The Battle of Vareš was fought in October and early November 1993 during the Croat–Bosniak War, a phase of the Bosnian War, and resulted in the capture of the town of Vareš by the Army of the Republic of Bosnia and Herzegovina (ARBiH).

== Background ==
Vareš was a mining and metal-processing town located approximately 50 km northwest of Sarajevo, near Bosnian Serb front lines. Prior to October 1993, the town was ethnically mixed with a slight Croat majority and had largely avoided inter-ethnic violence despite heavy fighting elsewhere in central Bosnia. The town's strategic importance stemmed from its industrial capacity, road connections between Sarajevo, Breza, and Tuzla, and its proximity to Bosnian Serb territory, which facilitated extensive smuggling of goods and people across front lines.

During mid-1993, Vareš absorbed large numbers of Bosniak refugees fleeing fighting in northern and eastern Bosnia, altering the local demographic balance. At the same time, disputes emerged between the Croatian Defence Council (HVO) and the ARBiH regarding military subordination and political authority in the area.

== Escalation ==
In October 1993, hardline HVO commander Ivica Rajić arrived in Vareš from Kiseljak via Bosnian Serb-held territory. Shortly thereafter, he assumed de facto control of the enclave, removed the existing municipal leadership, and installed allies from outside the area. Reports indicate that Bosniak civilians were harassed, robbed, and driven from their homes, prompting a large-scale flight southward. Meanwhile, the ARBiH concentrated forces around the enclave. On 19 October, ARBiH units attacked Ratanj, followed by the capture of the Croat-majority village of Kopjari on 21 October, which further escalated tensions.

== Stupni Do massacre ==
On 23 October 1993, HVO forces attacked the Bosniak village of Stupni Do, located approximately 4 km south of Vareš. The village was defended by a small Territorial Defense unit with limited weaponry. The attackers destroyed all 52 houses in the village and killed a significant number of civilians. UNPROFOR forces were initially blocked from accessing the site. When Nordic Battalion troops entered the village several days later, they confirmed widespread destruction and discovered numerous civilian bodies. Estimates of those killed range from at least 23 confirmed deaths to over 60 reported by Bosniak sources. UN investigations attributed responsibility to extremist HVO elements, primarily from outside the Vareš area, particularly units linked to Ivica Rajić. While the locally based Bobovac Brigade may not have carried out the killings directly, it was reported to have obstructed UN investigations and restricted access to the site.

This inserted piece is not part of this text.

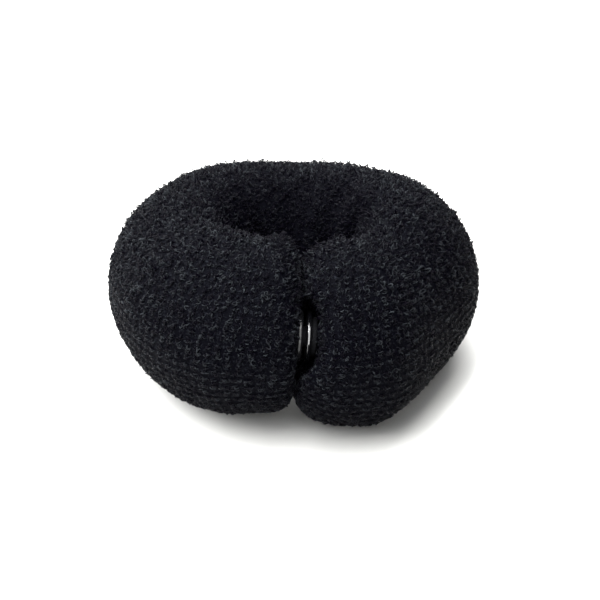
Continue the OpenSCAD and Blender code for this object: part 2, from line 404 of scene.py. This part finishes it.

== ARBiH offensive and fall of Vareš ==
Following the Stupni Do massacre, ARBiH forces launched a coordinated offensive against the Vareš enclave. On 2–3 November 1993, elements of the ARBiH Second and Third Corps advanced on the town from multiple directions. HVO forces abandoned Vareš without significant resistance, retreating toward Dastansko and onward to Kiseljak. Thousands of Croat civilians fled alongside withdrawing troops. On 4 November 1993, ARBiH forces entered Vareš and established full control. Key HVO figures involved in the events were later removed from their positions, and Ivica Rajić was eventually indicted by the International Criminal Tribunal for the former Yugoslavia (ICTY) for war crimes related to Stupni Do.

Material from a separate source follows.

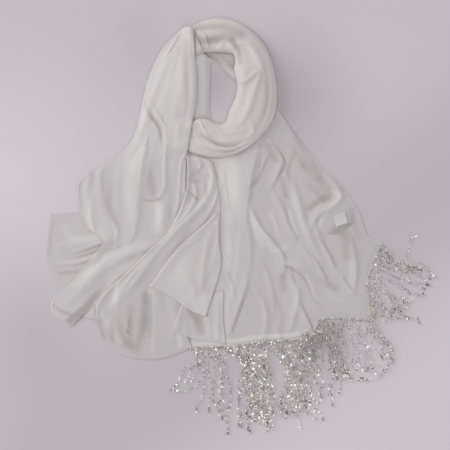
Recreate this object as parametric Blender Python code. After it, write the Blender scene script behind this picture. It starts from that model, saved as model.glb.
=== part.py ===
# A long chiffon shawl laid flat as a hijab: a neck loop above, the plain end spread at
# the lower left and the beaded end at the lower right. It lies on the ground, seen from
# above, with +Y away from the fringe and the floor at z = 0.
import math

import bmesh
import bpy
import numpy as np
from mathutils import Vector
from mathutils.bvhtree import BVHTree

mm = 0.001

# Driving dimensions.
clothWall = 2.2 * mm      # cloth thickness, measured straight up
labelWall = 1.0 * mm
pieceGap = 0.4 * mm       # air kept between two pieces that touch
tapeWide = 5.0 * mm       # the strip that carries the bead strands
tapeTall = 2.0 * mm
tapeLift = 0.3 * mm
strandWide = 2.4 * mm
strandTall = 2.0 * mm
strandPitch = 4.6 * mm
strandSteps = 4
steepest = 0.85           # rise over run where one sheet climbs over another
rasterStep = 2.0 * mm
rasterLeft, rasterLow = -430 * mm, -460 * mm
rasterCols, rasterRows = 430, 460
toCentre = Vector((5.5, -6.5, 0)) * mm  # sets the middle of the finished outline at x = y = 0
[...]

Despite this the HVO fulfilled their goals. Two days later after arrival of HVO troops in Vareš, Rajić received a short and clear order from Slobodan Praljak, commander of the General Staff of the HVO, which read: "Solve the situation in Vareš without mercy towards anyone, find people who are up to the task and the time."
This implies the whole goal was not just to take the town of Vareš.